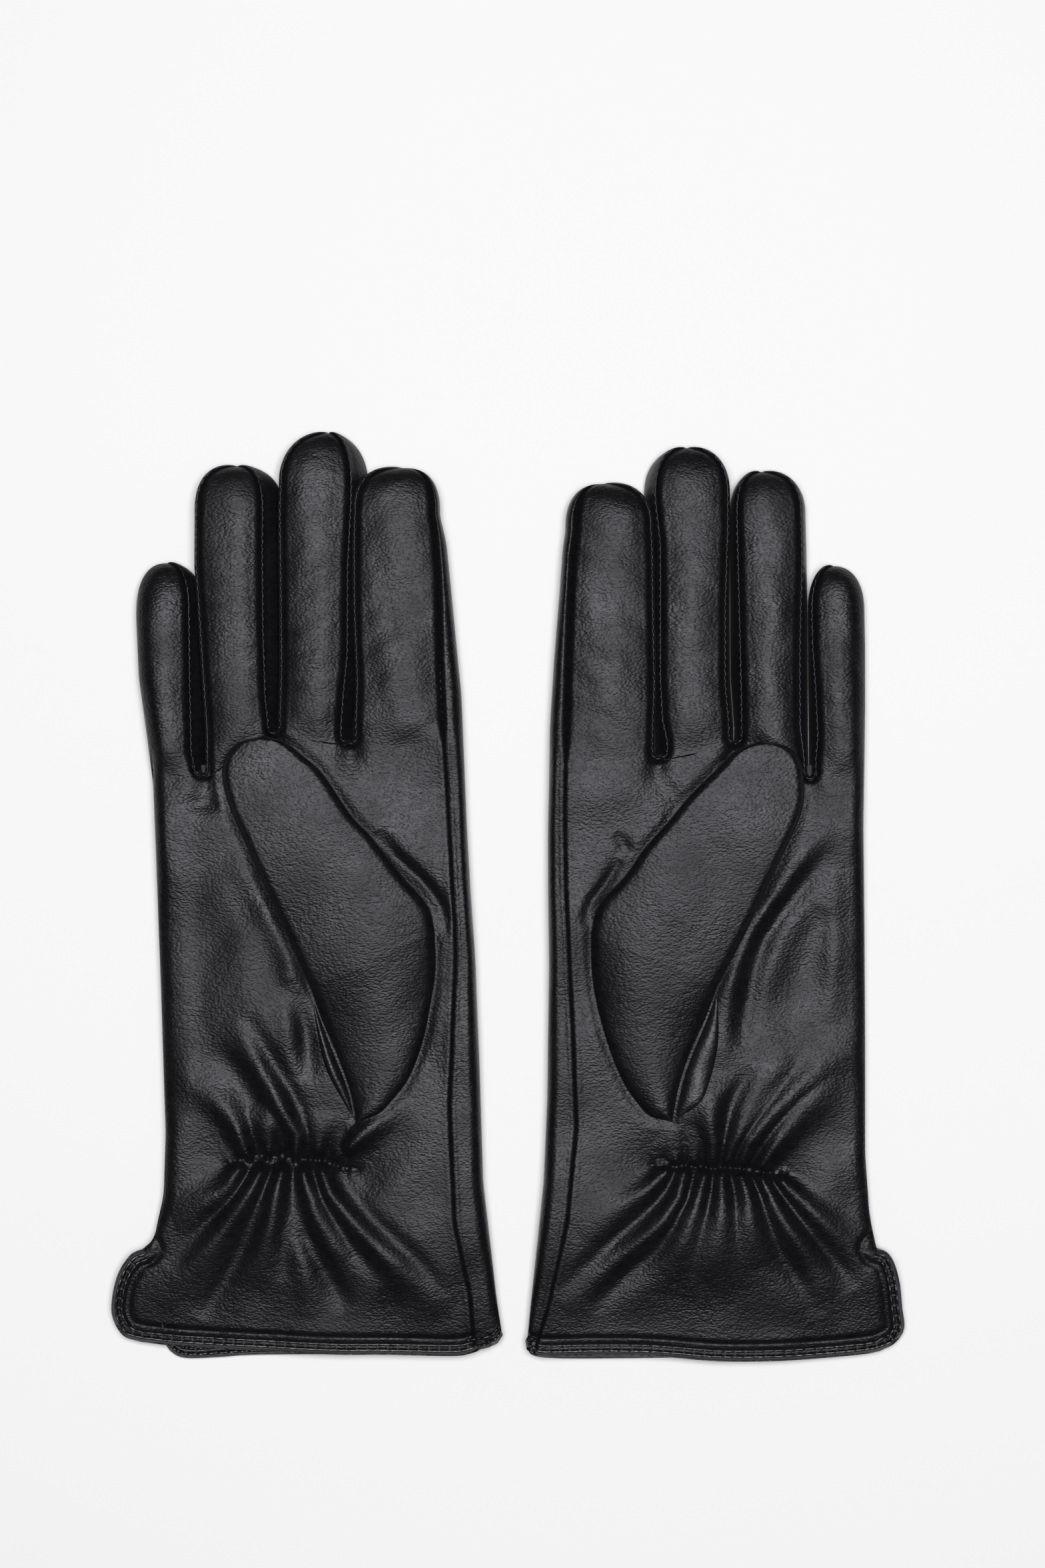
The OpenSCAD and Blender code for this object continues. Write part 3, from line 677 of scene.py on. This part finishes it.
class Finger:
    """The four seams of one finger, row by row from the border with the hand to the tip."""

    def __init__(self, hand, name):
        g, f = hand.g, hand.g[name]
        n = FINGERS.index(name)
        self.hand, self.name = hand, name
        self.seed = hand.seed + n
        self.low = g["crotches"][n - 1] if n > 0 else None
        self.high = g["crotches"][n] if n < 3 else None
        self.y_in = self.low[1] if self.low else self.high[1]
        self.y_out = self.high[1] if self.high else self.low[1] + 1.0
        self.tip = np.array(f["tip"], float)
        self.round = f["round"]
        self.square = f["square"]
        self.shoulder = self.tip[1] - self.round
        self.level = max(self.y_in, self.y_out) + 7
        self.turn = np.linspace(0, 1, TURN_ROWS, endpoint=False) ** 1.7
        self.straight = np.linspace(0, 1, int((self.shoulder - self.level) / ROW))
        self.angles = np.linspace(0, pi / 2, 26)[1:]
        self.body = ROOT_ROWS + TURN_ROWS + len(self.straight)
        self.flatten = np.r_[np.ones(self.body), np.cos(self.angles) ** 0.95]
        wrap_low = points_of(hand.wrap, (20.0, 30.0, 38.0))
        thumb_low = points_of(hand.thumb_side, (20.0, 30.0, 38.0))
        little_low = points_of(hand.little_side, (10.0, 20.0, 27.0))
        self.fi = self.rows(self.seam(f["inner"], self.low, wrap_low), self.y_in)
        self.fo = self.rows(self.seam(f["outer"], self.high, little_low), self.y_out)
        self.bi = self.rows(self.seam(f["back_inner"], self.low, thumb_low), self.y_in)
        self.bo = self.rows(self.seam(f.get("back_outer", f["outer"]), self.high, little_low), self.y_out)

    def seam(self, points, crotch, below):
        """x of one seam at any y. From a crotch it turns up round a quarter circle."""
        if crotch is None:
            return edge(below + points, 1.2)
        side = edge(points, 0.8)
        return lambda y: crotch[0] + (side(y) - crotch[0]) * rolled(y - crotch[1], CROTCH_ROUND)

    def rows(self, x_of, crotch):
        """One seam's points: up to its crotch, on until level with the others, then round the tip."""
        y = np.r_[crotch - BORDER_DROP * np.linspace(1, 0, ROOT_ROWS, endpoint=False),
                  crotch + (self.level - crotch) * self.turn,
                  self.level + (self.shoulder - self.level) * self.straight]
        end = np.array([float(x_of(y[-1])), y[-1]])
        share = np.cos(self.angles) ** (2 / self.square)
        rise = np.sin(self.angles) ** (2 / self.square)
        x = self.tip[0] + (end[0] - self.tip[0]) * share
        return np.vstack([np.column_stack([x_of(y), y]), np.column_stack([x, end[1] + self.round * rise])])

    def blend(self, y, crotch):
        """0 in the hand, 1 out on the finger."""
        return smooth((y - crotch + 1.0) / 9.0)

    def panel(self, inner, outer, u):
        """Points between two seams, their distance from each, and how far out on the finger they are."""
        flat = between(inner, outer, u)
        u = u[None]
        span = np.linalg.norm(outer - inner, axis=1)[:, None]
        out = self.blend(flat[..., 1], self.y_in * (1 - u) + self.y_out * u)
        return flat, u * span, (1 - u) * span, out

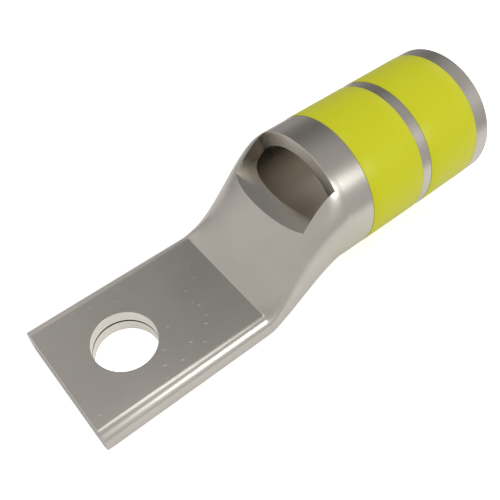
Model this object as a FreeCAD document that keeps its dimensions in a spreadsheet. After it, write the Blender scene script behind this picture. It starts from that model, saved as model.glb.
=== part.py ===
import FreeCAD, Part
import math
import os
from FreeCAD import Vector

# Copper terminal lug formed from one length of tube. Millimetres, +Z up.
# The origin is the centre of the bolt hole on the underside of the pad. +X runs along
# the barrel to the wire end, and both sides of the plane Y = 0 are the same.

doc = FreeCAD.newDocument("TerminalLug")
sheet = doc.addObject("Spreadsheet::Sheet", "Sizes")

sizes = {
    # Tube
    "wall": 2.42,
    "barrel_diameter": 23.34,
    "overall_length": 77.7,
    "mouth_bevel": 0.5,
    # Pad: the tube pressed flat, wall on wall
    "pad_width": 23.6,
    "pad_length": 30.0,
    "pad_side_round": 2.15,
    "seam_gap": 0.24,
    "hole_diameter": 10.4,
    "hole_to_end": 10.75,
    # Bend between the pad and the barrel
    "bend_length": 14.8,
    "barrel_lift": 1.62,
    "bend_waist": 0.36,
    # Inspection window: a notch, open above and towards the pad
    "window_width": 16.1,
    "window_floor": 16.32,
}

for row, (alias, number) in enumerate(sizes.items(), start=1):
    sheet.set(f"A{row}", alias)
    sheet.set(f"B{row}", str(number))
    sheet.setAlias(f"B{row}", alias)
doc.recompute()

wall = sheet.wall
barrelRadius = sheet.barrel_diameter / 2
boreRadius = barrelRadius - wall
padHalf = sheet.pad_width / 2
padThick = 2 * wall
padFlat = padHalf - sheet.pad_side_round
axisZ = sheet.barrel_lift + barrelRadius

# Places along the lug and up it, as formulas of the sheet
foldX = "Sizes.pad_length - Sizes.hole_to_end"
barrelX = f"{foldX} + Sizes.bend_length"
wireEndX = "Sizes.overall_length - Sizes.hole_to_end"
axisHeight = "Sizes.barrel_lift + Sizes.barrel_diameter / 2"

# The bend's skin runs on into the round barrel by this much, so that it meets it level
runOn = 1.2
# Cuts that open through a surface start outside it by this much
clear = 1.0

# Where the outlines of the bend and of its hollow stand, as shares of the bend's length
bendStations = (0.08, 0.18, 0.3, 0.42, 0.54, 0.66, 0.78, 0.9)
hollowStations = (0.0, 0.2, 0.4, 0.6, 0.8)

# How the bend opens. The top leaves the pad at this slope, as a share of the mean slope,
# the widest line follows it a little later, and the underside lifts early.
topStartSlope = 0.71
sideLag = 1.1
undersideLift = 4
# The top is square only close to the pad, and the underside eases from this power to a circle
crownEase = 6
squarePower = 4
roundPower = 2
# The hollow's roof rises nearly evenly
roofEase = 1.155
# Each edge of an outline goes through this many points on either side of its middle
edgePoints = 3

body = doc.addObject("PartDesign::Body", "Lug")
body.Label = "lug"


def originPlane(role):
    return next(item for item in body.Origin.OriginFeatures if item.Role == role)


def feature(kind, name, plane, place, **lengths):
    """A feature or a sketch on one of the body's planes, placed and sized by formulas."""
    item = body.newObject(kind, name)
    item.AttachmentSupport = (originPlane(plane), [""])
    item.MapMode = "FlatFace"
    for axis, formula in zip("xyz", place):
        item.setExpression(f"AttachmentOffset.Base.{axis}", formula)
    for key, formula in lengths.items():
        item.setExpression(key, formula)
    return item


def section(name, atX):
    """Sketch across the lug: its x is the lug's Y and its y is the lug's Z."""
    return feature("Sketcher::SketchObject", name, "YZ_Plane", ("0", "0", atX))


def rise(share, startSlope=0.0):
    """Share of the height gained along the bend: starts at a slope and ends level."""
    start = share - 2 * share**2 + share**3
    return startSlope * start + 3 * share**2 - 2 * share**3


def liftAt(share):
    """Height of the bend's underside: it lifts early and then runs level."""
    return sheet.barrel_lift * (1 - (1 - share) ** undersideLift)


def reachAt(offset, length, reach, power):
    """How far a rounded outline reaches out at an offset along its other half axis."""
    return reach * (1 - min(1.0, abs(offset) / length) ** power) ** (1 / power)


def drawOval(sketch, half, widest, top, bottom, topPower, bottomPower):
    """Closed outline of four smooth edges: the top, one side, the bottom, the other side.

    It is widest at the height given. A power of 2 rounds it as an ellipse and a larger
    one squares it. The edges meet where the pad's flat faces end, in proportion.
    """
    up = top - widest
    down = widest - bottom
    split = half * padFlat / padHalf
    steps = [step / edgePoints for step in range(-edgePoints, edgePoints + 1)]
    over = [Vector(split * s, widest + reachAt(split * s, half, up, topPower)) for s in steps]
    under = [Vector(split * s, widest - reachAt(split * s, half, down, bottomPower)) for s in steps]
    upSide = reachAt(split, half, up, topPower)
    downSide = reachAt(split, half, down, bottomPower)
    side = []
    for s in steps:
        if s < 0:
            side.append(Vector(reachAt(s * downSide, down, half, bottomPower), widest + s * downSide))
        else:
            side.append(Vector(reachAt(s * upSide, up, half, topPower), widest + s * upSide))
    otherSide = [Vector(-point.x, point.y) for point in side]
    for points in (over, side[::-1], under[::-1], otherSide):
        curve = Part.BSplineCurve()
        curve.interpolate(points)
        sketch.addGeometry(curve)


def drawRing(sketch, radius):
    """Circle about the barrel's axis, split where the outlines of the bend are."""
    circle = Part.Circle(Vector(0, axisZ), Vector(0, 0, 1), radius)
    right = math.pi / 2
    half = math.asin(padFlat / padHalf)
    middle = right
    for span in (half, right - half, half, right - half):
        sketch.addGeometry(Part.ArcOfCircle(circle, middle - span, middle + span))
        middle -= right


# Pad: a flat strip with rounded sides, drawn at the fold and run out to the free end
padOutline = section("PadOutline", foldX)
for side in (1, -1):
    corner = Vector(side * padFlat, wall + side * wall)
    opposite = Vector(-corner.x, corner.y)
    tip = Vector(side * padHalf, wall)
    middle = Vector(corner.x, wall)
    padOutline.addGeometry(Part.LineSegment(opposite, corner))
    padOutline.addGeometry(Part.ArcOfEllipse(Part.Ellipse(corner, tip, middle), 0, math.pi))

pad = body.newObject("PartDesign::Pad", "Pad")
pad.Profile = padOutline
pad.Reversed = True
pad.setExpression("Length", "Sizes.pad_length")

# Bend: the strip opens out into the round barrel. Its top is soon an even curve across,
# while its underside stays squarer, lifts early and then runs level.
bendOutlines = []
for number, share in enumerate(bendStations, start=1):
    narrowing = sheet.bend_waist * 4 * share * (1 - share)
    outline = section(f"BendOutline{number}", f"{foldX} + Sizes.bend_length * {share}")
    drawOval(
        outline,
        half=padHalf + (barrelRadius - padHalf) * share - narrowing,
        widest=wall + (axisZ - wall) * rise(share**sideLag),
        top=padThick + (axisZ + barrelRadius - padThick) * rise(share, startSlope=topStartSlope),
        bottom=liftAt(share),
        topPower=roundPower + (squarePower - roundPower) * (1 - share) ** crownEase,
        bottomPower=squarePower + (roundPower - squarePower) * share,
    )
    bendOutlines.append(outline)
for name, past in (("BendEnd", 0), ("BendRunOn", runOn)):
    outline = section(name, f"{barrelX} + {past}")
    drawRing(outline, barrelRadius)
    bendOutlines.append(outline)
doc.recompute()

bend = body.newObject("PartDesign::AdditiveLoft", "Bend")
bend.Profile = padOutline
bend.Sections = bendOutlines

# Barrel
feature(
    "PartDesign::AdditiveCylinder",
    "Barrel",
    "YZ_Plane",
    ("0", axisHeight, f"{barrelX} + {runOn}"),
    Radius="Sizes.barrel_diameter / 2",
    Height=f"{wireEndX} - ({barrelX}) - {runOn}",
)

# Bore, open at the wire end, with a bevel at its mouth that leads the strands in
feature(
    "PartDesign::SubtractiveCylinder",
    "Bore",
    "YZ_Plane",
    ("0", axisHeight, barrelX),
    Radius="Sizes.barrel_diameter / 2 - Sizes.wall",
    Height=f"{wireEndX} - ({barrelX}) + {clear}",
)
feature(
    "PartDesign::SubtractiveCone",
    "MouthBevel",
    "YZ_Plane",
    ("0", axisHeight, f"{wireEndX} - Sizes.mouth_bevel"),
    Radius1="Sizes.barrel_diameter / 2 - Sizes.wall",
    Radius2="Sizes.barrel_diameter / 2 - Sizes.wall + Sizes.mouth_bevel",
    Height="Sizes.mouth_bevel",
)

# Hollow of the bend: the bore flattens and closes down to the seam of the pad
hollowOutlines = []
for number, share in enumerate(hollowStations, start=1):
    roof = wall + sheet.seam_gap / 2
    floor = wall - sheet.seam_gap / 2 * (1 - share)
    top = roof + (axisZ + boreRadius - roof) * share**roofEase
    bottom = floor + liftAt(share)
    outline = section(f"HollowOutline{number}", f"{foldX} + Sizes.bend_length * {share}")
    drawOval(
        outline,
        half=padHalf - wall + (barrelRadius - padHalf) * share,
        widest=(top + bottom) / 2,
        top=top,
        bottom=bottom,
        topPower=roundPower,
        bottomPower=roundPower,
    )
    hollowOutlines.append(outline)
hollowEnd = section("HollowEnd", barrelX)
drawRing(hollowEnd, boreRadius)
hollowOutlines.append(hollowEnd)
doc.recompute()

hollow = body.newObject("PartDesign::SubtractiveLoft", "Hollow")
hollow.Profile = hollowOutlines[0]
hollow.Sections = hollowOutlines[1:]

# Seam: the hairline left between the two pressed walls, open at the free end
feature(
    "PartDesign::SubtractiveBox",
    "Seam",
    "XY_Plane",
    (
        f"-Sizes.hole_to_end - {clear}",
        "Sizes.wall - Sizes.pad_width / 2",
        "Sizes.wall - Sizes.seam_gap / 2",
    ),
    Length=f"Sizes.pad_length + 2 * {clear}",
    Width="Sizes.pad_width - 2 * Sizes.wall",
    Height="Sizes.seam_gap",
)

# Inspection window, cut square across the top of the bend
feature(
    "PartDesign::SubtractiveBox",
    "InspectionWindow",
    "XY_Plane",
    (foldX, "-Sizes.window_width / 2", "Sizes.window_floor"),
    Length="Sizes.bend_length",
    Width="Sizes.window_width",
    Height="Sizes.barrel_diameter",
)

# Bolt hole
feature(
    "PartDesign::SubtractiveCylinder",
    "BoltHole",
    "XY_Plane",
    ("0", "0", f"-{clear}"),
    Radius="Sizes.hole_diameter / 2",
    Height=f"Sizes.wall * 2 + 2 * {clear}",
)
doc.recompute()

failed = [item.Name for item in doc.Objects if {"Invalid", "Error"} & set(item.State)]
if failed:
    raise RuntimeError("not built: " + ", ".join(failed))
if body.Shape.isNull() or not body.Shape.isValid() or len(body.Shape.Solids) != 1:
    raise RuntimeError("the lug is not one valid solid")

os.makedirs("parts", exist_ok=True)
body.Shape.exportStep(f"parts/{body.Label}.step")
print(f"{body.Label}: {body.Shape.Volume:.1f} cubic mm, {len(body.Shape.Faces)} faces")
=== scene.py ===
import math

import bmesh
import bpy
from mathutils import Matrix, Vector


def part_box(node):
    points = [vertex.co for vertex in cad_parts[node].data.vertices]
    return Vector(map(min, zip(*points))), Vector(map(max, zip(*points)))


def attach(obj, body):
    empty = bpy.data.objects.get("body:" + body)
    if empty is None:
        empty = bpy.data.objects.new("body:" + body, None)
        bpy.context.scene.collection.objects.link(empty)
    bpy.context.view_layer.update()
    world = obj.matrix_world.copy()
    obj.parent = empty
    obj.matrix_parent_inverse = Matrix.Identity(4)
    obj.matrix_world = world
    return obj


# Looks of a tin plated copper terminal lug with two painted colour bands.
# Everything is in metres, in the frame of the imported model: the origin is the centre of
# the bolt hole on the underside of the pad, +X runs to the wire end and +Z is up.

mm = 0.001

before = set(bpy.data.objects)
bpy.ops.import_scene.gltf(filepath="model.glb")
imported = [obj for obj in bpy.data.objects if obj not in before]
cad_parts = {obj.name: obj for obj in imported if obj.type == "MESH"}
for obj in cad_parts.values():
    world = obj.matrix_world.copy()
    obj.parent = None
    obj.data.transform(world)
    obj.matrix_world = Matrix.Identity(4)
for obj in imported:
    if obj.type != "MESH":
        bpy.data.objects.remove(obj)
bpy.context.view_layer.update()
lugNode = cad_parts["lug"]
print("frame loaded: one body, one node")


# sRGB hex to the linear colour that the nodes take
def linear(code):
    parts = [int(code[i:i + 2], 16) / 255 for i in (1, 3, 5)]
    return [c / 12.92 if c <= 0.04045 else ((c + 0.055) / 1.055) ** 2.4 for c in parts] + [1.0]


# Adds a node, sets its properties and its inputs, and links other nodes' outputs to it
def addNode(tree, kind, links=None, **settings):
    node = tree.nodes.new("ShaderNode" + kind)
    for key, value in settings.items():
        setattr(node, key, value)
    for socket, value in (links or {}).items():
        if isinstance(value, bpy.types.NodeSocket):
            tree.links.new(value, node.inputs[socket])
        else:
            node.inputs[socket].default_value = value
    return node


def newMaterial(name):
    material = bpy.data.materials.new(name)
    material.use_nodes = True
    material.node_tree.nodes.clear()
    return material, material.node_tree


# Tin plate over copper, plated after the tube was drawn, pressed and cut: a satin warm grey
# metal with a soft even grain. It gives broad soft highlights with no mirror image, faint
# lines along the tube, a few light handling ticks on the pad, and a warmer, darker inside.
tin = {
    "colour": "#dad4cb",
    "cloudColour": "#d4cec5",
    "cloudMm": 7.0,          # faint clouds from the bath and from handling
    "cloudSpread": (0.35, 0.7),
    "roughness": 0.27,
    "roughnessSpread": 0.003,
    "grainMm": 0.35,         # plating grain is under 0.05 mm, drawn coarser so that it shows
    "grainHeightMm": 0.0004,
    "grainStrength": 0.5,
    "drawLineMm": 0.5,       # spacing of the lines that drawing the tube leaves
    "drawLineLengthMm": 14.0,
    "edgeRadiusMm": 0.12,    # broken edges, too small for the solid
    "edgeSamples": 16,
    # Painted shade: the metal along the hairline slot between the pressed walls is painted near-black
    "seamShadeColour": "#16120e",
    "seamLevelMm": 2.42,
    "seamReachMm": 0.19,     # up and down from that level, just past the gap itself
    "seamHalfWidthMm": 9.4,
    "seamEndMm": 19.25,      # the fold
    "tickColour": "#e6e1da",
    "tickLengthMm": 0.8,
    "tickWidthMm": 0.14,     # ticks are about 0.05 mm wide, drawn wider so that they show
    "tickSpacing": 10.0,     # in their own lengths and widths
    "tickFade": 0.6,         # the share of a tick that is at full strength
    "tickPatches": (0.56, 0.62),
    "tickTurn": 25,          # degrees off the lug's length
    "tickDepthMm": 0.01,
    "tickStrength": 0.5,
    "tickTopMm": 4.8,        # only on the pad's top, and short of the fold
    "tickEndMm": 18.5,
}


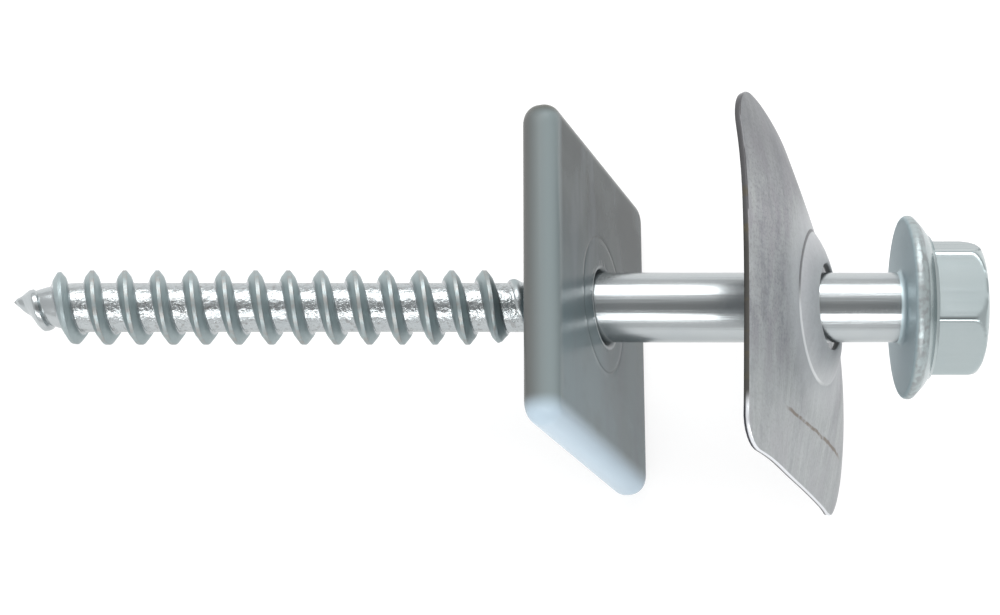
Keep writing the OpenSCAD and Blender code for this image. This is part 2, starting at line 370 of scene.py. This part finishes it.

### [Brief]
Your task is to quote exactly the lines beginning with the one that contains "# Bolt hole" and ending with the one that contains "obj.matrix_parent_inverse = Matrix.Identity(4)", with nothing left out or added.

### [Final result]
# Bolt hole
feature(
    "PartDesign::SubtractiveCylinder",
    "BoltHole",
    "XY_Plane",
    ("0", "0", f"-{clear}"),
    Radius="Sizes.hole_diameter / 2",
    Height=f"Sizes.wall * 2 + 2 * {clear}",
)
doc.recompute()

failed = [item.Name for item in doc.Objects if {"Invalid", "Error"} & set(item.State)]
if failed:
    raise RuntimeError("not built: " + ", ".join(failed))
if body.Shape.isNull() or not body.Shape.isValid() or len(body.Shape.Solids) != 1:
    raise RuntimeError("the lug is not one valid solid")

os.makedirs("parts", exist_ok=True)
body.Shape.exportStep(f"parts/{body.Label}.step")
print(f"{body.Label}: {body.Shape.Volume:.1f} cubic mm, {len(body.Shape.Faces)} faces")
=== scene.py ===
import math

import bmesh
import bpy
from mathutils import Matrix, Vector


def part_box(node):
    points = [vertex.co for vertex in cad_parts[node].data.vertices]
    return Vector(map(min, zip(*points))), Vector(map(max, zip(*points)))


def attach(obj, body):
    empty = bpy.data.objects.get("body:" + body)
    if empty is None:
        empty = bpy.data.objects.new("body:" + body, None)
        bpy.context.scene.collection.objects.link(empty)
    bpy.context.view_layer.update()
    world = obj.matrix_world.copy()
    obj.parent = empty
    obj.matrix_parent_inverse = Matrix.Identity(4)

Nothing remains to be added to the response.